Aim of the exercise: Transcribe only the lines from the line with "zip(*points))), Vector(map(max, zip(*points)))" through the line with "obj.matrix_parent_inverse = Matrix.Identity(4)", exactly, counting both of those lines as part of the stretch.

Data segment:
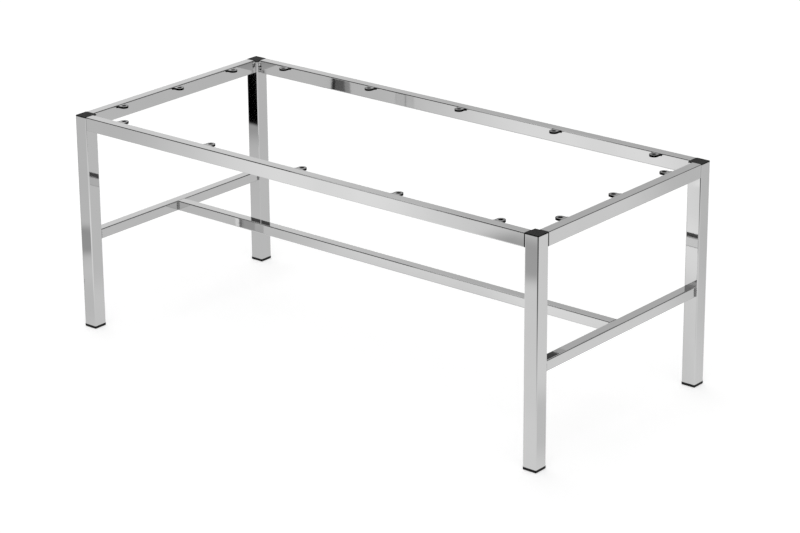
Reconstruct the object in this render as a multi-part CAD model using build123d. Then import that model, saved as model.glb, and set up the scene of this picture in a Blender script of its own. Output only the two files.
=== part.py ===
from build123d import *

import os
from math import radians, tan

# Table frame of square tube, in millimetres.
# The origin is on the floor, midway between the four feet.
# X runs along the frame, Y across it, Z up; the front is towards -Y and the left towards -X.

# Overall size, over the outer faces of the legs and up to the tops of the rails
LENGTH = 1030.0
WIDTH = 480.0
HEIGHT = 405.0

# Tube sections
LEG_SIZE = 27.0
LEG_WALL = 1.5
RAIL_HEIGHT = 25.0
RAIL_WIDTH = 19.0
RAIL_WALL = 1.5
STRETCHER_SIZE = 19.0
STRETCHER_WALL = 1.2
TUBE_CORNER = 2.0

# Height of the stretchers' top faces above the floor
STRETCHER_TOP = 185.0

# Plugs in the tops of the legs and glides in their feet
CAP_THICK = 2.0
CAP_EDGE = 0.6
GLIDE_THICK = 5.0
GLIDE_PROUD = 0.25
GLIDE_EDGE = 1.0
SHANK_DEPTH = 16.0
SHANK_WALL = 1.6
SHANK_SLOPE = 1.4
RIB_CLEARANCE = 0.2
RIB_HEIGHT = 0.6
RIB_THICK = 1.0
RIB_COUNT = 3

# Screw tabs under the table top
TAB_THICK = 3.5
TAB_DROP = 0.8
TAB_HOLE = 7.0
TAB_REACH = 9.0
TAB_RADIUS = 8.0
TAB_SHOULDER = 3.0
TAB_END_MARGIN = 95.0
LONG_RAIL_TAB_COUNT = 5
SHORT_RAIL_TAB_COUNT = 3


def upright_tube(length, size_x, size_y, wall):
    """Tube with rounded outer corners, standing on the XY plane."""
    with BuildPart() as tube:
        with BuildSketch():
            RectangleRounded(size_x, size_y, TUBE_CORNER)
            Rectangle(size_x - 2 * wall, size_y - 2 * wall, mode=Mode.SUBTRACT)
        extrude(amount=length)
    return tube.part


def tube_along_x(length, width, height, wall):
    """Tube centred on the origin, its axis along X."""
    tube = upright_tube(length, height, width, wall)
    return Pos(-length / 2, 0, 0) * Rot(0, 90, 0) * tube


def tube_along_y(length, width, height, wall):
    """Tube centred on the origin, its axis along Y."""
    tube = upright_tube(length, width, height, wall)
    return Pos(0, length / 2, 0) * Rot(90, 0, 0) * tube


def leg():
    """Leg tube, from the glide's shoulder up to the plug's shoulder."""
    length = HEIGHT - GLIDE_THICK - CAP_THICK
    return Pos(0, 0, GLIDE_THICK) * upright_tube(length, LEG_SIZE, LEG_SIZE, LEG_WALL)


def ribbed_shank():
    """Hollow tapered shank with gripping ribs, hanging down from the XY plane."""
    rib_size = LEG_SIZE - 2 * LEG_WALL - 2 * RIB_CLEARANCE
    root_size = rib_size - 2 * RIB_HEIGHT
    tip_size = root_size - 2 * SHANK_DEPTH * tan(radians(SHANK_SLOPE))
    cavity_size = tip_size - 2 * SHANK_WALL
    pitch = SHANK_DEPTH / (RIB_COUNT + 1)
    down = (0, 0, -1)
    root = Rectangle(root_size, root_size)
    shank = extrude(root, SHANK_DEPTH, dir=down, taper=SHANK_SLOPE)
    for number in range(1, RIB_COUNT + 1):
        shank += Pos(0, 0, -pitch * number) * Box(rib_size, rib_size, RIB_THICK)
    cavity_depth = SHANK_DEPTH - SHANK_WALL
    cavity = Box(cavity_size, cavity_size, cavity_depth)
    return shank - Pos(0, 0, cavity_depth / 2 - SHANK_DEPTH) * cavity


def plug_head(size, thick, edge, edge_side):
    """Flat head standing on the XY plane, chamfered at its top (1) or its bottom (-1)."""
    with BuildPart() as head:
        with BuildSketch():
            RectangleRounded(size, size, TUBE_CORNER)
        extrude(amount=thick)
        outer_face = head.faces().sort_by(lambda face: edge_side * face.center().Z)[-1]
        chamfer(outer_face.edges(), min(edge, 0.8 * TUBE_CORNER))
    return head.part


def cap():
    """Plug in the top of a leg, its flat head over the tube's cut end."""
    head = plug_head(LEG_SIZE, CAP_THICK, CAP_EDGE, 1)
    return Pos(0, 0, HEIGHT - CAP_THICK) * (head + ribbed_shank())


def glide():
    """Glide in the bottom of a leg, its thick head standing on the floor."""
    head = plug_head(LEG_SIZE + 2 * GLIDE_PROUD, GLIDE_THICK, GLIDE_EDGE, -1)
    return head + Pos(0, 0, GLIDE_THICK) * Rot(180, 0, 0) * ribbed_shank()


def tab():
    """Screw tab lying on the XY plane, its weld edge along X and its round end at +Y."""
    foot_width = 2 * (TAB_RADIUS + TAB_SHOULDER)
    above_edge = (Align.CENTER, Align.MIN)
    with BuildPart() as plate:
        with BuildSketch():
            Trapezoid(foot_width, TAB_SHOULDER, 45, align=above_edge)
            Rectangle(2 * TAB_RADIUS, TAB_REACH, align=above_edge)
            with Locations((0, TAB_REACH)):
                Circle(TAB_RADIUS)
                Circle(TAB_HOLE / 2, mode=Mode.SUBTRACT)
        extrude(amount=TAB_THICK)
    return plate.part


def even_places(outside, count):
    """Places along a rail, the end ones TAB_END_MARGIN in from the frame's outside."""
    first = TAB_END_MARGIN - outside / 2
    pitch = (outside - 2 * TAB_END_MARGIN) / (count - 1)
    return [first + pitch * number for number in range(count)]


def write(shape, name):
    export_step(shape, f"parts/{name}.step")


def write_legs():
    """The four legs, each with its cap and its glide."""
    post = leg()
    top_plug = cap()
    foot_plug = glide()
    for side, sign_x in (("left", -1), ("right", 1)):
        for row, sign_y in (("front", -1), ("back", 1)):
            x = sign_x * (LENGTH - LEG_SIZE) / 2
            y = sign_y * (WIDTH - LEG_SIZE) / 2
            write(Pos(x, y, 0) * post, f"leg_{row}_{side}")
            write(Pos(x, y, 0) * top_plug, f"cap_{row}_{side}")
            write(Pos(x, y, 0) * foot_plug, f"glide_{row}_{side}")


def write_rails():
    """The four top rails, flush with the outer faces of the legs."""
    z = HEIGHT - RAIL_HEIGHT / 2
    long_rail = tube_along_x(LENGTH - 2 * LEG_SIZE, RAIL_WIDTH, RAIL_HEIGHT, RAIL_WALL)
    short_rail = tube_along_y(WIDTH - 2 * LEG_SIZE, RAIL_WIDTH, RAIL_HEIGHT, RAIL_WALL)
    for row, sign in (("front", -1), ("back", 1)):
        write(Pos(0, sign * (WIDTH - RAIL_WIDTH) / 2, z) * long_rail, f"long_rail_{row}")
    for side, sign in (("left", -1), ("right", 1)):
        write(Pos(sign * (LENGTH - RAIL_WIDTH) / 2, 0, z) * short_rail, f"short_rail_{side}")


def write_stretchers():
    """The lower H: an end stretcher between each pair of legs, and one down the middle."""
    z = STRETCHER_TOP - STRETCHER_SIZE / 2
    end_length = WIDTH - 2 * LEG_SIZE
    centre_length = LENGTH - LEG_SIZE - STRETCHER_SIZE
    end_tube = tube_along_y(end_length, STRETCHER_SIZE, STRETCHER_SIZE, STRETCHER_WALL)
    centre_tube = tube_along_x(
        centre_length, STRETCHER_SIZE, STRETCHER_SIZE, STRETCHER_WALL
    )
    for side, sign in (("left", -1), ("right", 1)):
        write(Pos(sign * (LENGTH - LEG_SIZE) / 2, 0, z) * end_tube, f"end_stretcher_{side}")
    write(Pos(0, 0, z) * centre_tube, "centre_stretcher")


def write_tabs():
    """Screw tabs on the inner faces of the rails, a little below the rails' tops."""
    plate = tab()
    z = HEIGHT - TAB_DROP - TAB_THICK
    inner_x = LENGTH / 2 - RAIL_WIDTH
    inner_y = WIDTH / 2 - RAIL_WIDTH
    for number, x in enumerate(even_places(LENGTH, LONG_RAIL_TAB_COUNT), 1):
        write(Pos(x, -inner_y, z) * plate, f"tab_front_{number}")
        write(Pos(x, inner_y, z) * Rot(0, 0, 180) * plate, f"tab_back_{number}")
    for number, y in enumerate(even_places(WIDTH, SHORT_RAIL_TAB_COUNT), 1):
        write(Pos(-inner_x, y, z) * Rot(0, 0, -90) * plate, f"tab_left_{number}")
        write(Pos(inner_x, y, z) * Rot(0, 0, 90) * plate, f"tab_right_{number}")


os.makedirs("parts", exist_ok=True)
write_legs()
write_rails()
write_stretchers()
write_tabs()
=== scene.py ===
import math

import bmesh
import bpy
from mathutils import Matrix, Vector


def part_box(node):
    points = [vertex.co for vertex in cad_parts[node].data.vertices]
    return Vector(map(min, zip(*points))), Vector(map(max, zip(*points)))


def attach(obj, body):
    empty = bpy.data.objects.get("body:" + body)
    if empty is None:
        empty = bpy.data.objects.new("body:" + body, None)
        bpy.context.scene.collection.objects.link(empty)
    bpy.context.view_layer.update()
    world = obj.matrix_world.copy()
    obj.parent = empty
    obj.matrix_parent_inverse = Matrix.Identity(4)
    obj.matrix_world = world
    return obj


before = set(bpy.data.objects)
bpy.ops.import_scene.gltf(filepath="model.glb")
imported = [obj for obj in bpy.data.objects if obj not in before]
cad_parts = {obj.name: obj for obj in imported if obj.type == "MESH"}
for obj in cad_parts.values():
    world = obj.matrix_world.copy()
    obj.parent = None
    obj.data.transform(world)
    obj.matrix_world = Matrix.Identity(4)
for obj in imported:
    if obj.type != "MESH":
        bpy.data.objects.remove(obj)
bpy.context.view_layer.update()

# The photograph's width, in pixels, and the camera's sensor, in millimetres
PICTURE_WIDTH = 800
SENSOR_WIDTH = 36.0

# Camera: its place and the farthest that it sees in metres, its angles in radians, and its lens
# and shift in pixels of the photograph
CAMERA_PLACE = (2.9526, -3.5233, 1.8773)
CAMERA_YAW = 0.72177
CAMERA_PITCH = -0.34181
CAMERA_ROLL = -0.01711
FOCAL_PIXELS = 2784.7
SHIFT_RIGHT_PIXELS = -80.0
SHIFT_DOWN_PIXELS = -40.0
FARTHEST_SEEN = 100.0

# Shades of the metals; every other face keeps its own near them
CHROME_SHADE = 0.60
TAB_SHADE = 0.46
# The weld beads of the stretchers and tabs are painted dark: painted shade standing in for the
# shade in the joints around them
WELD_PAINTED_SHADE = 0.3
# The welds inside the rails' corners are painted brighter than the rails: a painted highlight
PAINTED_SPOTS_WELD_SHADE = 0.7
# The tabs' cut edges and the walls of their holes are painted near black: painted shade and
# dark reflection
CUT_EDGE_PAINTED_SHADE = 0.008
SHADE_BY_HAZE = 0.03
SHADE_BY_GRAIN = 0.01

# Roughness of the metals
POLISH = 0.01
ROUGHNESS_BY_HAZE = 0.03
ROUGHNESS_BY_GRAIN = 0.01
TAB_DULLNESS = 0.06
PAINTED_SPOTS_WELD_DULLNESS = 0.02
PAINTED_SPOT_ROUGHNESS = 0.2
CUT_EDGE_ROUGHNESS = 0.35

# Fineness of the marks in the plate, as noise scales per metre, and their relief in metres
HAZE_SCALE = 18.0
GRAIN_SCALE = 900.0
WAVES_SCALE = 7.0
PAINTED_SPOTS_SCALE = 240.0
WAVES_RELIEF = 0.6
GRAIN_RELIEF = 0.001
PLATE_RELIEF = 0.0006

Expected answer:
    return Vector(map(min, zip(*points))), Vector(map(max, zip(*points)))


def attach(obj, body):
    empty = bpy.data.objects.get("body:" + body)
    if empty is None:
        empty = bpy.data.objects.new("body:" + body, None)
        bpy.context.scene.collection.objects.link(empty)
    bpy.context.view_layer.update()
    world = obj.matrix_world.copy()
    obj.parent = empty
    obj.matrix_parent_inverse = Matrix.Identity(4)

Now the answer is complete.